By Todd Martin

    Choosing a more rigorous educational path in order to help those most in need, a large group of ambitious Central Texas students put on white coats to begin a journey in healthcare education.

    The Temple College Texas Bioscience Institute welcomed 96 high school juniors from 12 area high schools in its annual white coat ceremony Wednesday.

    Temple College Associate Vice President of Academic Outreach Daniel Spencer likened the ceremony to a conversion in which students move from traditional academia to train specifically for a medical career.

    One by one, students stepped to the stage of the Mary Alice Marshall Performing Arts Center on the TC campus, handed Spencer a folded coat and allowed him to help put it on.

    The ceremonial tradition first established in medical schools, marks local students’ entrance into a dual credit program that will split their school days between their home high school campuses and the TBI Temple campus. They will have a chance to earn two years of college credit and an associate’s degree.

    “It feels like an amazing process for students,” said Ellison High School junior Tiani Siuai Ahsang. “It’s the next step for our future.”

    Ahsang said she developed an interest in healthcare as a third-grader. “It will be fun. This is like a new family.”

    Harker Heights High School junior Raven Stidom said she entered TBI to get early experience in the medical field in hopes of becoming a neurologist.

    “It’s a great opportunity to reach beyond our limits,” she said. “I expect a rigorous course at the college level. I’m slightly nervous, but excited.”

    Steve White, a Harker Heights High School junior said he was ready to get to work.

    White said he has a sibling born with a disease and that the idea of infants entering the world with medical inequalities drove him to an interest in genetics.

    “This program is held in high esteem,” he said of TBI. “I think we still get a childhood, though it’s a busy one.”

    Aware of the challenges ahead, White said he was ready to learn. “I’m not nervous. I’m excited to be with like-minded students and I want to work.”

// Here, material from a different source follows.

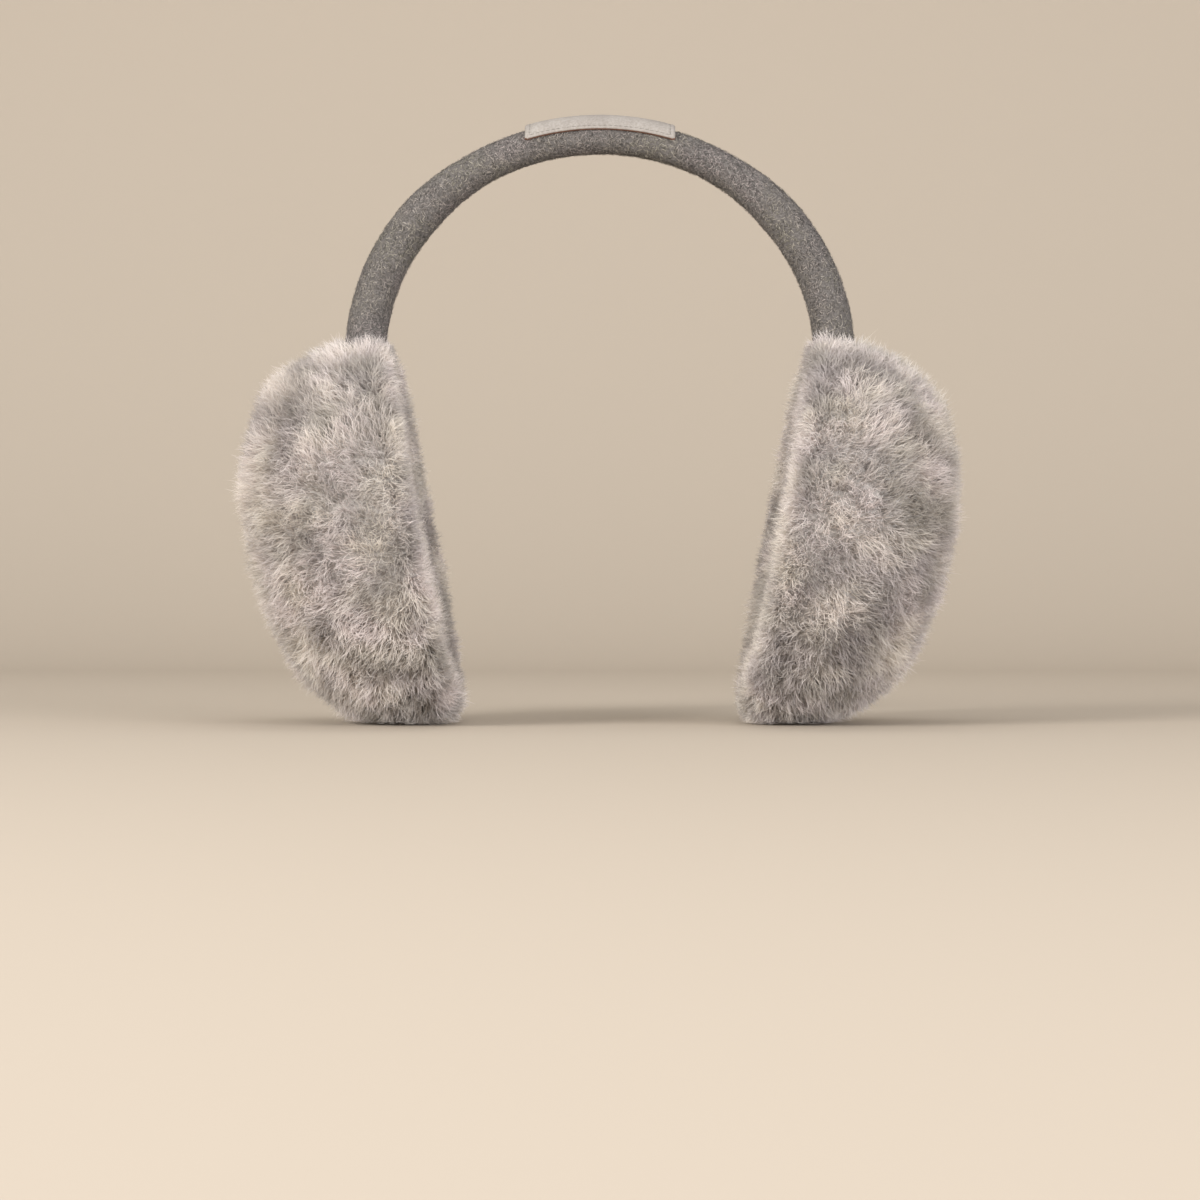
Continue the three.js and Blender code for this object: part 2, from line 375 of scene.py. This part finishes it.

    Dr. Alejandro Arroliga, chairman of the Scott & White Clinic Board of Directors and a member of the Temple College Board of Trustees welcomed the students “into the tent” of healthcare education.

    “I’m so excited you chose this rewarding pathway,” he told the students just before they received their white coats.

    The physician and professor described to students a broad career field filled with opportunity to apply intellectual learning to heal and comfort.

    From a practical standpoint, Arroliga said 1 in 4 new jobs in the United States in the next 10 years would be in the healthcare realm.

    More importantly, he said, is the opportunity to provide comfort to people in desperate need. He compared the mission of physicians, nurses, therapists and researchers to educators and religious leaders.

    “You will have the opportunity to serve people,” he said, “to provide comfort when it is needed the most.”

    A specialist in critical care medicine and lung diseases, Arroliga told students the medical field depends on teams of highly skilled, committed people.

    That sort of teamwork, he said, would also characterize the long healthcare education pathway, with students leaning on teachers, parents and peers along the way.